My husband and kids are eventually moving to Jax. Fl./ St. Johns/St Augustine area. He is already there renting a room. Our home in SC has not sold yet and if I move then we would not be able to afford 2 mortgages. I have 17 years in PACU, and was thinking about trying a travel nurse assignment, see if I like it. I would try around the Jax area or close by. I figured that this was the only way that I could afford 2 mortgages. My husband is already there and comes home weekly. I would still have my home address in SC. I would actually be traveling home to SC frequently for the first 6 months agyer I move for family reasons. What are the criteria for traveling. Has anyone else traveled to pay 2 mortgages. I do understand that I could only do this for a limited time. But I want to get down there before school starts.

Thanks

As long as you keep your home (until it sells) and keep the address as your nexus, you have a good tax home, and going to Jacksonville as a traveler will probably benefit you financially. Once that house is gone, and you do not establish a new residence in SC (with verifiable expenses), you lose the tax benefits of travel and you are going to be better off as staff. If you need family health insurance and your husband's job does not provide it, you may be better off going on staff immediately.

By the way, home ownership is not necessarily better than renting. The main thing a mortgage offers is savings discipline, however at a high cost - the large amounts of interest that goes along with a mortgage (more than doubling the cost). Most Americans love owning stuff, especially houses, and indeed because of the forced savings, families that buy homes go into retirement better off than most other Americans. But if you can be disciplined about investing what would have been your mortgage payment, you will likely do better, more than twice better at retirement age. Pick up a house along the way when you can pay cash.

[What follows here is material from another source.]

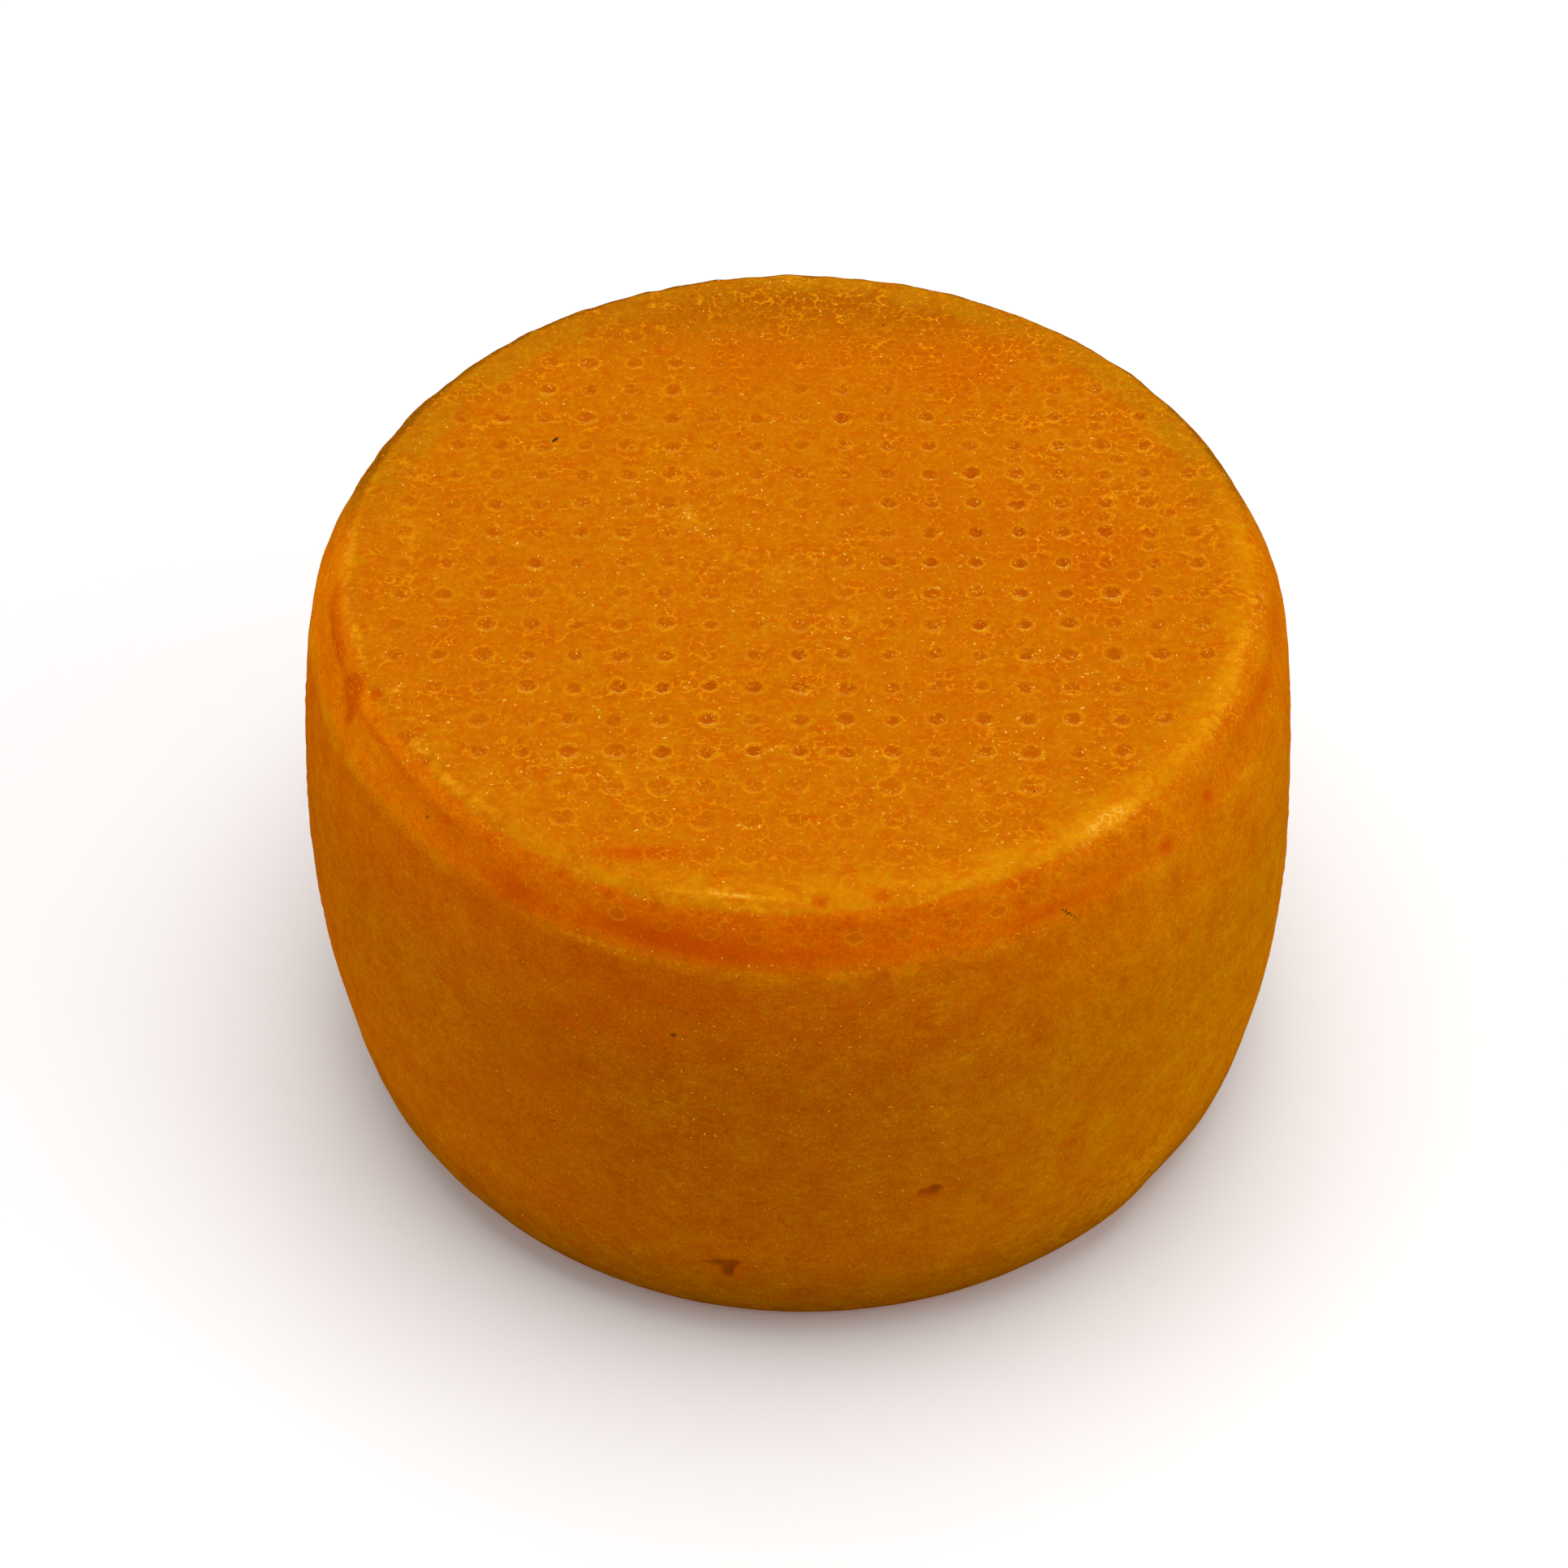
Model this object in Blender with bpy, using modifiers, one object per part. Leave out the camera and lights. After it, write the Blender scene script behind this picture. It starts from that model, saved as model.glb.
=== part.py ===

http://www.nytimes.com/2016/04/02/your-money/to-buy-or-rent-a-home-weighing-which-is-better.html

http://www.nytimes.com/interactive/2014/upshot/buy-rent-calculator.html

Some counterpoint to that here:

Q4 2

Thanks for all the great advice...I always thought owning was better because I could write off the interest. I will read the links you suggest. NedRN!

Most people do! But look at it this way, is it really worth flushing $10,000 in interest payments a year from a mortgage down the drain to get $2,000 worth of tax breaks? That is if you are in the 20% income tax bracket. It gets worse: much of that amount you would have gotten anyway as a personal deduction (2015 was $6,300) if you didn't itemize (because of that interest deduction).

Having a family may mean that you itemize anyway even without a mortgage (but by far most itemizers are either homeowners or wealthy), but if you don't itemize, your chances of being audited for any reason go down dramatically, perhaps 10 fold as a bonus.

Investment decisions, whether home or other, are complex and personal. But it is worth going into decisions with your head up and not just relying on common wisdom.